Goal of the exercise: Copy out all of the material exactly as presented.

____

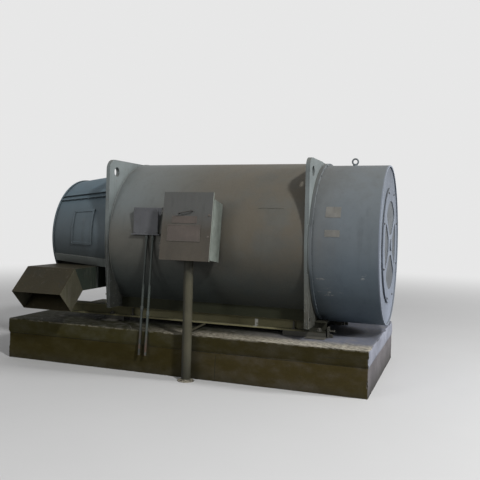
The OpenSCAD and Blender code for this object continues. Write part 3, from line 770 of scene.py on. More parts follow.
def concrete_joints(finish, front):
    """Worn brow of the long sides, broken seam between the layers, a split and the cast line."""
    grime_and_shade = colours().grime_and_shade
    brow_colour = (0.26, 0.24, 0.19)
    pale_seam_colour = (0.11, 0.095, 0.06)
    brow = finish.product(front, finish.ramp(finish.height, SLAB_TOP - 0.022, SLAB_TOP - 0.006),
                          finish.ramp(finish.noise(16, 6, 0.7), 0.45, 0.56))
    finish.layer(brow, brow_colour, 0.6)
    wavy = finish.uneven(finish.height, finish.noise(9, 6, 0.65), 0.022)
    seam = finish.product(front, finish.within(wavy, BLOCK_TOP + 0.008, BLOCK_TOP + 0.013, 0.003),
                          finish.ramp(finish.noise(4, 5, 0.6), 0.42, 0.56),
                          finish.ramp(finish.along, 1.6, 1.0))
    finish.layer(seam, grime_and_shade, 0.7)
    pale_seam = finish.product(front, finish.within(wavy, BLOCK_TOP + 0.013, BLOCK_TOP + 0.019, 0.002),
                               finish.within(finish.along, 1.1, 1.5, 0.1))
    finish.layer(pale_seam, pale_seam_colour, 0.7)
    crack = finish.product(front, finish.within(wavy, BLOCK_TOP + 0.080, BLOCK_TOP + 0.085, 0.002),
                           finish.ramp(finish.along, 1.55, 1.75), finish.ramp(finish.noise(5, 3), 0.4, 0.5))
    finish.layer(crack, grime_and_shade, 0.7)
    bent = finish.uneven(finish.along, finish.noise(6, 4, 0.6), 0.03)
    line_x = sizes().form_joint_x + 0.013
    cast_line = finish.product(front, finish.within(bent, line_x, line_x + 0.006, 0.002),
                               finish.ramp(finish.height, BLOCK_TOP - 0.01, BLOCK_TOP - 0.04))
    finish.layer(cast_line, grime_and_shade, 0.75)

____

Task result:
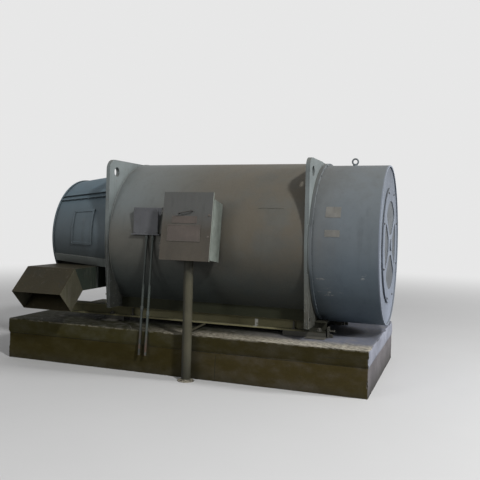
The OpenSCAD and Blender code for this object continues. Write part 3, from line 770 of scene.py on. More parts follow.
def concrete_joints(finish, front):
    """Worn brow of the long sides, broken seam between the layers, a split and the cast line."""
    grime_and_shade = colours().grime_and_shade
    brow_colour = (0.26, 0.24, 0.19)
    pale_seam_colour = (0.11, 0.095, 0.06)
    brow = finish.product(front, finish.ramp(finish.height, SLAB_TOP - 0.022, SLAB_TOP - 0.006),
                          finish.ramp(finish.noise(16, 6, 0.7), 0.45, 0.56))
    finish.layer(brow, brow_colour, 0.6)
    wavy = finish.uneven(finish.height, finish.noise(9, 6, 0.65), 0.022)
    seam = finish.product(front, finish.within(wavy, BLOCK_TOP + 0.008, BLOCK_TOP + 0.013, 0.003),
                          finish.ramp(finish.noise(4, 5, 0.6), 0.42, 0.56),
                          finish.ramp(finish.along, 1.6, 1.0))
    finish.layer(seam, grime_and_shade, 0.7)
    pale_seam = finish.product(front, finish.within(wavy, BLOCK_TOP + 0.013, BLOCK_TOP + 0.019, 0.002),
                               finish.within(finish.along, 1.1, 1.5, 0.1))
    finish.layer(pale_seam, pale_seam_colour, 0.7)
    crack = finish.product(front, finish.within(wavy, BLOCK_TOP + 0.080, BLOCK_TOP + 0.085, 0.002),
                           finish.ramp(finish.along, 1.55, 1.75), finish.ramp(finish.noise(5, 3), 0.4, 0.5))
    finish.layer(crack, grime_and_shade, 0.7)
    bent = finish.uneven(finish.along, finish.noise(6, 4, 0.6), 0.03)
    line_x = sizes().form_joint_x + 0.013
    cast_line = finish.product(front, finish.within(bent, line_x, line_x + 0.006, 0.002),
                               finish.ramp(finish.height, BLOCK_TOP - 0.01, BLOCK_TOP - 0.04))
    finish.layer(cast_line, grime_and_shade, 0.75)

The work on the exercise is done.